Egad!  I really need to fix my porch steps. 

Back to the second sleeve.  For this method, I first pinned the sleeve in, stopping where the side seam would go.  You can see in this
picture that I'm short.  Galdarnitall! 
But I sewed the side seam.  Then I sewed the sleeve in.  I left a two inch-ish opening so I could set the sleeve in. 

This time, there was NO stretch to simply ease it in.  That meant I had to "pin the heck out of it", as my home ec teacher used to say, so that all the extra gets flattened by the pins. 

Except that no matter how much I pin in situations like this, I never eliminate all the tucks.  Fortunately I sewed the sleeve in from top to bottom again.  So:

by this method, I also achieved a nice, smooth shoulder.  (The puckers were from me yanking on that piece of basting thread like an idiot).  But....

Horrors!  Look at all the puckers under the arm!!  Some good all that pinning did!

Yea, yea.  It's the armpit.
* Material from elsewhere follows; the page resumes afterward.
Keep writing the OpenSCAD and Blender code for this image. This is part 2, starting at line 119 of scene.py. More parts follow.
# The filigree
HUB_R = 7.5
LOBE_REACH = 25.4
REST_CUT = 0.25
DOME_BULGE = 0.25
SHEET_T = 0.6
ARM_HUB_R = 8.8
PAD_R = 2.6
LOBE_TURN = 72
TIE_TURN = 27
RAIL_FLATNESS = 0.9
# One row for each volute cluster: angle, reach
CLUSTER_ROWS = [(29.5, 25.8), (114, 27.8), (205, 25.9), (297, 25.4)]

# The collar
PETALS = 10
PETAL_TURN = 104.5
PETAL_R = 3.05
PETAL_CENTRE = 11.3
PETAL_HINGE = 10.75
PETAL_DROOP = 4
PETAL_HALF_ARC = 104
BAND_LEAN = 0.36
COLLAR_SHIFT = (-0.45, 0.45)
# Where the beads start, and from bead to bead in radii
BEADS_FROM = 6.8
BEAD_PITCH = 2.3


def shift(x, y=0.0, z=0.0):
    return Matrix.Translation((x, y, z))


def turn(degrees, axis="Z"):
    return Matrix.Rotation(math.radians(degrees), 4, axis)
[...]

Who's going to notice, right?  Well, I'LL know they're there.  And I'll feel like an amateur wearing something I can't be proud of.  Now that I know that my first method allows the sleeve to set in super easy, and that it gives me a smoother seam all around, I know which method to use on the final version.

BING!!  This is the point at which the lightbulb went off and I finally understood the value in doing a muslin.
I'm so glad I took advantage of the chance to try different techniques to find the best one. 
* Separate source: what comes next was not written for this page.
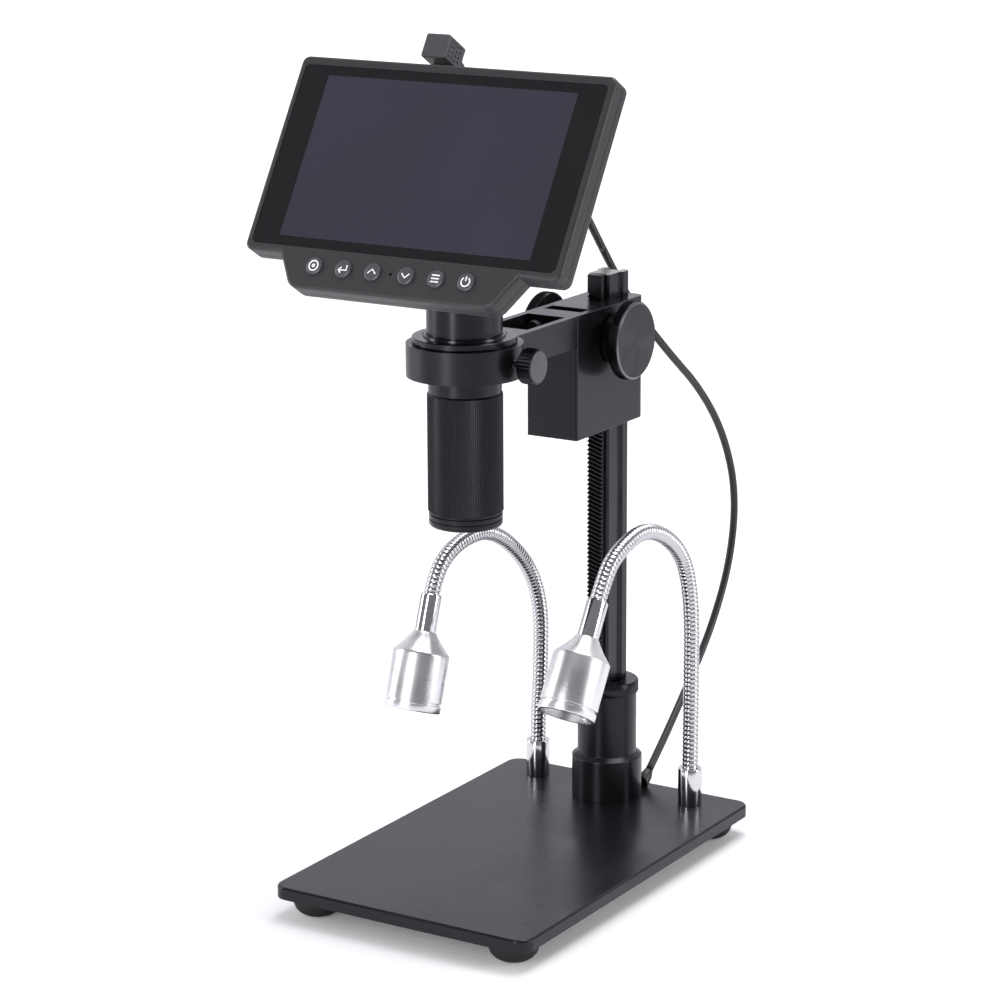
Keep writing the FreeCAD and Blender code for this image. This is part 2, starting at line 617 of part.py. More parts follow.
# Camera tube: from below the adapter up into the screen head's boss.
turned("camera_tube", [
    ("tube_dia / 2 - tube_wall", "-arm_height - 1"), ("tube_dia / 2", "-arm_height - 1"),
    ("tube_dia / 2", "tube_top - block_drop - block_height"),
    ("tube_dia / 2 - tube_wall", "tube_top - block_drop - block_height"),
], y="ring_y", z=ARM_TOP)

# Lens barrel core: smooth collar under the adapter, then a core inside the knurled sleeve.
CORE_TOP = f"({ARM_TOP} - arm_height - 1)"
turned("lens_core", [
    ("lens_core_dia / 2 - 1.6", "-smooth_length - sleeve_length + 4.5"),
    ("lens_core_dia / 2", "-smooth_length - sleeve_length + 4.5"), ("lens_core_dia / 2", "-smooth_length + 1"),
    ("smooth_dia / 2", "-smooth_length + 1"), ("smooth_dia / 2", "0"), ("lens_core_dia / 2 - 1.6", "0"),
], y="ring_y", z=CORE_TOP)

# Knurled focusing sleeve with its grooved, slightly smaller end.
turned("focus_sleeve", [
    ("lens_core_dia / 2 + running_gap", "0"),
    ("sleeve_dia / 2 - 0.5", "0"), ("sleeve_dia / 2", "-0.5"),
    ("sleeve_dia / 2", "-sleeve_length + lip_length"),
    ("lip_dia / 2 - 0.8", "-sleeve_length + lip_length - 0.4"),
    ("lip_dia / 2 - 0.8", "-sleeve_length + lip_length - 1"),
    ("lip_dia / 2", "-sleeve_length + lip_length - 1.4"),
    ("lip_dia / 2", "-sleeve_length + 2.6"), ("lip_dia / 2 - 0.5", "-sleeve_length + 2.3"),
    ("lip_dia / 2 - 0.5", "-sleeve_length + 1.9"), ("lip_dia / 2", "-sleeve_length + 1.6"),
    ("lip_dia / 2", "-sleeve_length + 0.8"), ("lip_dia / 2 - 0.8", "-sleeve_length"),
    ("front_glass_dia / 2 + 0.6", "-sleeve_length"), ("front_glass_dia / 2", "-sleeve_length + 0.6"),
    ("front_glass_dia / 2", "-sleeve_length + 3.4"),
    ("lens_core_dia / 2 + running_gap", "-sleeve_length + 3.4"),
], y="ring_y", z=f"{CORE_TOP} - smooth_length + 0.8")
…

So, now it's time for a first fitting.  Here's the front:

Clap!  Clap!  Clap!  By the looks of it, the "too short" sleeves actually aren't too short.  Yippee! 

I also wanted to check the back, since many sew alongers are having swayback issues: 

Yippee!  Turns out having a Polish dupa sometimes pays off.  No swayback problem for me!  I do need to press all my seams and try it on again. I see wrinkles in both views so I want to make sure, before I go on, that these are just due to lack of ironing - and not the fabric being pullled oddly.  But I'm loving it so far!